How to get there: Take junction 48 (to A4138) from the M4, followed by the A476 and A484. There is some free parking at the bottom of Heol Vaughan and a pay and display car park at the harbour.
What else? The centre of the village is five minutes from the beach. There's a railway station, a bakery, a few eateries and pubs. Make sure to wander around the harbour; it's where Amelia Earhart landed after becoming the first woman to fly across the Atlantic Ocean.
Once ranked by the Times as ‘The UK's No.1 dog-friendly beach’, and one of TripAdvisor’s top 10 beaches anywhere on the face of Earth, Rhossili’s three-mile-long stretch of sand is arguably the most recognisable in Wales. Dogs are allowed all year round and tend to particularly enjoy frolicking in the wet sand at low tide. All National Trust beaches on Gower welcome dogs throughout the year.
How to get there: The beach is accessed down a path from the village of Rhossili, which is at the end of the B4247. The National Trust-owned car park also has electric vehicle charging points and new cycle racks.
What else? Enjoy a gentle circular walk on the Wales Coast Path, via Llangennith, then along the cliffs overlooking the stunning beach, and back along the beach itself. A paw-fect stop-off point is the 17th century King’s Head pub in the village of Llangennith, where you can expect rewarding food and ale as well as pet-friendly accommodation if you’re set for round two tomorrow.

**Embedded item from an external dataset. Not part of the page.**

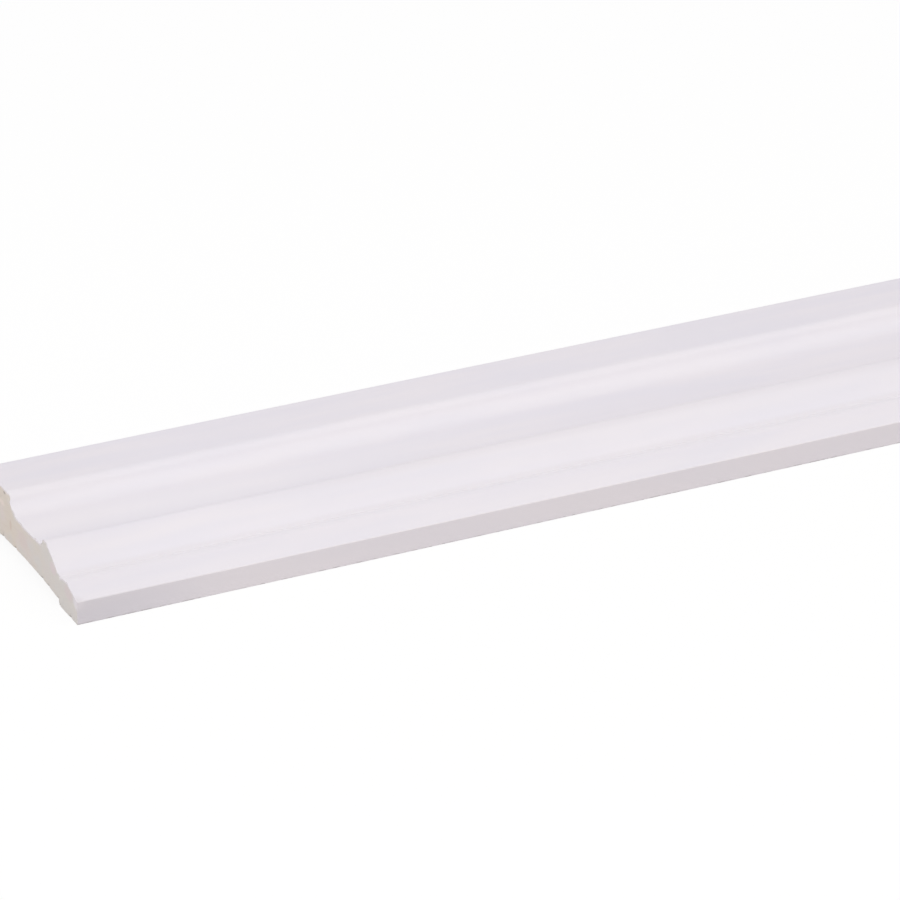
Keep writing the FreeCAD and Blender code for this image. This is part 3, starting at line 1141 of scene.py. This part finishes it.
@dataclass
class Moulding:
    """The length of moulding, run from its section and sawn off at both ends."""

    section: Section
    length: float
    first_step: float = 0.25 * MM
    step_growth: float = 1.28
    close_step: float = 6.0 * MM
    close_length: float = 340.0 * MM
    far_step: float = 36.0 * MM
    far_length: float = 85.0 * MM
    chip_fade: float = 5.0 * MM
    swell: float = 0.03 * MM
    swell_length: float = 45.0 * MM
    swell_width: float = 9.0 * MM
    wall_share: float = 0.74
    margin: float = 0.01
    weld: float = 1e-7
    name: str = "primed_architrave"

    def __post_init__(self) -> None:
        """Draw the outline and break the rims of both cuts."""
        self.outline = self.section.outline()
        self.cuts = {
            End.NEAR: SawCut(End.NEAR, self.outline, NEAR_CHIPS, self.section.front),
            End.FAR: SawCut(End.FAR, self.outline, FAR_CHIPS, self.section.front),
        }
        self.stations = self._stations()
        self.travelled = self.outline.travelled()

    def _stations(self) -> list[float]:
        """Space the rings along the length, close together at the ends.

        Returns:
            The distance of each ring from the near end.
        """
        near, step = [0.0], self.first_step
        while near[-1] < self.length - self.far_length:
            near.append(near[-1] + step)
            limit = self.close_step if near[-1] < self.close_length else self.far_step
            step = min(step * self.step_growth, limit)
        far, step = [self.length], self.first_step
        while far[-1] > near[-1] + self.far_step:
            far.append(far[-1] - step)
            step = min(step * self.step_growth, self.far_step)
        return near + far[::-1]

    def _point(self, corner: int, station: float, inward: Vector) -> Vector:
        """Place a point of the long faces.

        Args:
            corner: Number of the outline's point.
            station: Distance of the ring from the near end.
            inward: Way into the wood at that point.

        Returns:
            The point in the shared frame.
        """
        flat = self.outline.points[corner]
        near = max(0.0, 1 - station / self.chip_fade)
        far = max(0.0, 1 - (self.length - station) / self.chip_fade)
        along = station - self.length / 2
        along += near * self.cuts[End.NEAR].depths[corner]
        along -= far * self.cuts[End.FAR].depths[corner]
        zones = self.outline.zones
        if zones[corner] is Zone.PRIMED and zones[corner - 1] is Zone.PRIMED:
            spot = (station / self.swell_length, *flat / self.swell_width)
            flat = flat + inward * self.swell * (0.5 + 0.5 * noise(spot))
        return Vector((along, *flat))

    def _run_walls(self, mesh: bmesh.types.BMesh) -> list[list[bmesh.types.BMVert]]:
        """Run the section along the length.

        Args:
            mesh: Mesh that takes the faces.

        Returns:
            The vertices of each ring.
        """
        inward = self.outline.inward()
        corners = range(len(self.outline.points))
        rings = [
            [mesh.verts.new(self._point(n, station, inward[n])) for n in corners]
            for station in self.stations
        ]
        chart = mesh.loops.layers.uv.verify()
        girth = self.travelled[-1]
        for ring, following, low, high in zip(rings, rings[1:], self.stations, self.stations[1:]):
            for n in corners:
                after = (n + 1) % len(ring)
                face = mesh.faces.new((ring[n], following[n], following[after], ring[after]))
                face.material_index = self.outline.zones[n].value
                turns = (self.travelled[n], self.travelled[n], *2 * (self.travelled[n + 1],))
                for loop, along, turn in zip(face.loops, (low, high, high, low), turns):
                    place = (along / self.length, self.wall_share * turn / girth)
                    loop[chart].uv = place
        return rings

    def _cap(self, mesh: bmesh.types.BMesh, ring: list[bmesh.types.BMVert], end: End) -> None:
        """Close an end with its sawn face.

        Args:
            mesh: Mesh that takes the faces.
            ring: Vertices of the rim.
            end: Which end it is.
        """
        cut = self.cuts[end]
        inner = cut.inner_points()
        clear, nearest = cut.to_rim(np.array([tuple(point) for point in inner]))
        verts = list(ring)
        for point, gap, corner in zip(inner, clear, nearest):
            along = end.value * (self.length / 2 - cut.sunk(point, gap, corner))
            verts.append(mesh.verts.new((along, *point)))
        rim = mesh.verts.layers.float[RIM_ATTRIBUTE]
        torn_and_shaded = mesh.verts.layers.float[TORN_AND_SHADED_ATTRIBUTE]
        inward = self.outline.inward()
        gaps = [0.0] * len(ring) + list(clear)
        for vert, gap, corner in zip(verts, gaps, [*range(len(ring)), *nearest]):
            facing_up = max(0.0, -inward[corner].y)
            vert[rim] = facing_up * max(0.0, 1 - gap / cut.rim_reach)
            vert[torn_and_shaded] = cut.torn_and_shaded(gap, corner)
        self._fill(mesh, verts, [*self.outline.points, *inner], end)

    def _fill(
        self, mesh: bmesh.types.BMesh, verts: list[bmesh.types.BMVert], flats: list[Vector], end: End
    ) -> None:
        """Fill the outline of an end with triangles.

        Args:
            mesh: Mesh that takes the faces.
            verts: Vertices of the sawn face, those of its rim first.
            flats: The same points across and up.
            end: Which end it is.
        """
        count = len(self.outline.points)
        edges = [(n, (n + 1) % count) for n in range(count)]
        _, _, faces, sources, _, _ = delaunay_2d_cdt(flats, edges, [], FILL_INSIDE, self.weld)
        chart = mesh.loops.layers.uv.verify()
        for face in faces:
            numbers = [sources[n][0] for n in face]
            if end is End.NEAR:
                numbers.reverse()
            made = mesh.faces.new([verts[n] for n in numbers])
            made.material_index = Zone.SAWN.value
            for loop, n in zip(made.loops, numbers):
                loop[chart].uv = self._cap_place(flats[n], end)

    def _cap_place(self, point: Vector, end: End) -> tuple[float, float]:
        """Place a point of a sawn face on the map, beside the other end and above the walls.

        Args:
            point: Point across and up.
            end: Which end it is on.

        Returns:
            Its place on the map.
        """
        across = (point.x - self.section.front) / self.section.width
        up = point.y / self.section.thickness
        start = self.margin + (0.5 if end is End.FAR else 0.0)
        room = 1 - self.wall_share - 2 * self.margin
        beside = start + (0.5 - 2 * self.margin) * across
        return beside, self.wall_share + self.margin + room * up

    def build(self) -> bpy.types.Object:
        """Make the mesh as one closed skin.

        Returns:
            The piece, in place in the shared frame.
        """
        mesh = bmesh.new()
        mesh.verts.layers.float.new(RIM_ATTRIBUTE)
        mesh.verts.layers.float.new(TORN_AND_SHADED_ATTRIBUTE)
        mesh.loops.layers.uv.new(BAKE_MAP)
        rings = self._run_walls(mesh)
        self._cap(mesh, rings[0], End.NEAR)
        self._cap(mesh, rings[-1], End.FAR)
        for face in mesh.faces:
            face.smooth = True
        for ring in (rings[0], rings[-1]):
            for n, vert in enumerate(ring):
                mesh.edges.get((vert, ring[n - 1])).smooth = False
        data = bpy.data.meshes.new(self.name)
        mesh.to_mesh(data)
        mesh.free()
        piece = bpy.data.objects.new(self.name, data)
        bpy.context.scene.collection.objects.link(piece)
        return piece

    def _strips(self) -> tuple[Strip, ...]:
        """Place the strips of painted light, which lifts the shade of the cove near the near end, the
        quirk and the crease, and of painted shade along the bead and on the slope above the crease.

        Returns:
            The strips, from back to front.
        """
        quirk, bead, crease = self.section.quirk, self.section.bead_centre, self.section.nose_foot
        return (
            # Painted light in the cove, fading out away from the near end.
            Strip(quirk.x + 9.0 * MM, 12.0 * MM, PAINTED_LIGHT, 0.42, (200 * MM, 30 * MM)),
            # Painted light that lifts the shade in the quirk.
            Strip(quirk.x, 1.5 * MM, PAINTED_LIGHT, 0.65),
            # Painted shade along the bead, growing away from the near end.
            Strip(bead.x - 1.0 * MM, 2.4 * MM, PAINTED_SHADE, 0.5, (40 * MM, 110 * MM)),
            # Painted shade on the lit slope above the crease.
            Strip(crease.x + 0.8 * MM, 1.5 * MM, PAINTED_SHADE, 0.85),
            # Painted light that lifts the shade of the crease and the back of the nose.
            Strip(crease.x - 0.65 * MM, 1.8 * MM, PAINTED_LIGHT, 0.9),
            Strip(crease.x - 3.0 * MM, 3.0 * MM, PAINTED_LIGHT, 0.45),
        )

    def dress(self, piece: bpy.types.Object) -> None:
        """Give each zone of the piece its finish.

        Args:
            piece: Piece that the moulding was built as.
        """
        section = self.section
        corner = Vector((-self.length / 2, section.front, section.round_centre.y))
        primer = Primer(corner, self._strips())
        smear = (section.front_round, section.round_centre.y)
        finishes = {
            Zone.PRIMED: primer,
            Zone.BACK: PlanedBack(primer, section.width / 2),
            Zone.SAWN: SawnEnd(primer, section.front, section.width, smear),
        }
        for zone in Zone:
            piece.data.materials.append(finishes[zone].material())
        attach(piece, BODY)
        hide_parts(CAD_NODE)


@dataclass(frozen=True)
class Softbox:
    """Large soft lamp that the camera doesn't see. It hangs in a direction from its target."""

    name: str
    azimuth: float
    elevation: float
    distance: float
    length: float
    depth: float
    power: float
    colour: RGB

    def build(self, target: Vector) -> None:
        """Hang the lamp so that it faces its target.

        Args:
            target: Point that the lamp faces.
        """
        lamp = bpy.data.lights.new(self.name, "AREA")
        lamp.shape = "RECTANGLE"
        lamp.size = self.length
        lamp.size_y = self.depth
        lamp.energy = self.power
        lamp.color = self.colour
        hung = bpy.data.objects.new(self.name, lamp)
        turn, lift = math.radians(self.azimuth), math.radians(self.elevation)
        level = math.cos(lift)
        away = Vector((math.cos(turn) * level, math.sin(turn) * level, math.sin(lift)))
        hung.location = target + away * self.distance
        hung.rotation_euler = away.to_track_quat("Z", "Y").to_euler()
        hung.visible_camera = False
        bpy.context.scene.collection.objects.link(hung)


@dataclass(frozen=True)
class Studio:
    """Plain pale floor in a white room, under a large soft lamp."""

    floor_reach: float = 30.0
    floor_gap: float = 0.05 * MM
    floor_tone: RGB = (0.64, 0.62, 0.63)
    floor_glow: float = 0.9
    room_tone: RGB = (1.03, 0.97, 1.03)
    room_level: float = 0.54
    lamp_target: tuple[float, float, float] = (-0.8, 0.0, 0.0)
    lamps: tuple[Softbox, ...] = (
        Softbox(
            "overhead_softbox",
            azimuth=-90.0,
            elevation=57.0,
            distance=1.7,
            length=7.0,
            depth=1.6,
            power=38.0,
            colour=(0.98, 1.02, 0.92),
        ),
        Softbox(
            "end_softbox",
            azimuth=180.0,
            elevation=25.0,
            distance=1.8,
            length=2.4,
            depth=1.6,
            power=7.5,
            colour=WHITE,
        ),
    )

    def _seen(self, graph: Graph) -> Wire:
        """Tell the rays that show a surface from those that only light one.

        Args:
            graph: Graph that takes the nodes.

        Returns:
            1 for a ray from the camera, off a shiny surface or through glass, and 0 otherwise.
        """
        outputs = graph.node("ShaderNodeLightPath", {}, {}).socket.node.outputs
        camera, glossy, clear = (
            Wire(graph, outputs[name])
            for name in ("Is Camera Ray", "Is Glossy Ray", "Is Transmission Ray")
        )
        return camera.larger(glossy).larger(clear)

    def _floor_material(self) -> bpy.types.Material:
        """Make the floor's material, which shows white but keeps the object's shadow.

        Returns:
            The new material.
        """
        made = bpy.data.materials.new("pale_floor")
        made.use_nodes = True
        graph = Graph(made.node_tree)
        plain = graph.node("ShaderNodeBsdfDiffuse", {}, {"Color": self.floor_tone})
        shaded = graph.node("ShaderNodeBsdfDiffuse", {}, {"Color": WHITE})
        white = graph.node("ShaderNodeEmission", {}, {"Color": WHITE})
        shown = graph.node("ShaderNodeMixShader", {}, {0: self.floor_glow, 1: shaded, 2: white})
        both = graph.node("ShaderNodeMixShader", {}, {0: self._seen(graph), 1: plain, 2: shown})
        graph.node("ShaderNodeOutputMaterial", {}, {"Surface": both})
        return made

    def _lay_floor(self) -> None:
        """Lay the floor under the moulding."""
        reach = self.floor_reach
        data = bpy.data.meshes.new("floor")
        corners = [(-reach, -reach, 0), (reach, -reach, 0), (reach, reach, 0), (-reach, reach, 0)]
        data.from_pydata(corners, [], [(0, 1, 2, 3)])
        data.materials.append(self._floor_material())
        floor = bpy.data.objects.new("floor", data)
        floor.location.z = CAD_BOX[0].z - self.floor_gap
        bpy.context.scene.collection.objects.link(floor)

    def _paint_room(self) -> None:
        """Make the room white where it is seen and dim where it only lights the object."""
        world = bpy.data.worlds.new("white_room")
        world.use_nodes = True
        bpy.context.scene.world = world
        graph = Graph(world.node_tree)
        lighting = {"Color": self.room_tone, "Strength": self.room_level}
        dim = graph.node("ShaderNodeBackground", {}, lighting)
        white = graph.node("ShaderNodeBackground", {}, {"Color": WHITE, "Strength": 1.0})
        both = graph.node("ShaderNodeMixShader", {}, {0: self._seen(graph), 1: dim, 2: white})
        graph.node("ShaderNodeOutputWorld", {}, {"Surface": both})

    def build(self) -> None:
        """Set up the floor, the room and the lamps."""
        self._lay_floor()
        self._paint_room()
        for lamp in self.lamps:
            lamp.build(Vector(self.lamp_target))
            LOG.info("hung %s", lamp.name)
        bpy.context.scene.view_settings.view_transform = "Standard"


@dataclass(frozen=True)
class PhotoCamera:
    """Camera at the photo's viewing angle, found from the moulding's own edges."""

    azimuth: float = 26.11
    elevation: float = 25.79
    frame_width_px: float = 900.0
    focal_length_px: float = 4865.8
    corner_px: tuple[float, float] = (77.6, 625.5)
    corner_distance: float = 1.326
    sensor: float = 36.0

    def build(self, corner: Vector) -> None:
        """Stand the camera so that a corner of the moulding falls on its place in the photo.

        Args:
            corner: Lowest corner of the thin edge at the near end.
        """
        data = bpy.data.cameras.new("photo_camera")
        data.sensor_width = self.sensor
        data.lens = self.sensor * self.focal_length_px / self.frame_width_px
        camera = bpy.data.objects.new("photo_camera", data)
        tilt = math.radians(90 - self.elevation)
        turn = Matrix.Rotation(math.radians(-self.azimuth), 3, "Z") @ Matrix.Rotation(tilt, 3, "X")
        middle = self.frame_width_px / 2
        aside = (self.corner_px[0] - middle) / self.focal_length_px
        below = (self.corner_px[1] - middle) / self.focal_length_px
        to_corner = turn @ (Vector((aside, -below, -1)) * self.corner_distance)
        camera.matrix_world = Matrix.Translation(corner - to_corner) @ turn.to_4x4()
        bpy.context.scene.collection.objects.link(camera)
        bpy.context.scene.camera = camera


def main() -> None:
    """Build the moulding, the studio and the camera."""
    logging.basicConfig(level=logging.INFO, format="%(name)s: %(message)s")
    low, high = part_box(CAD_NODE)
    size = high - low
    moulding = Moulding(Section(size.y, size.z), size.x)
    piece = moulding.build()
    moulding.dress(piece)
    LOG.info("built %s with %d faces", piece.name, len(piece.data.polygons))
    Studio().build()
    PhotoCamera().build(low)
    LOG.info("stood the camera")


if __name__ == "__main__":
    main()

For a beach that packs a double punch, visit Manorbier. Not only is it a vast, sandy and pebbly beach, it has a stately castle looking down onto it (or behind it, if you're on the beach itself). Kick back with your pooch imagining what it'd be like to live in such a grand fortress with the coastline outside your window. The beach is popular with surfers because of its south-westerly position, but take care with your dogs near the water as there are sometimes strong currents.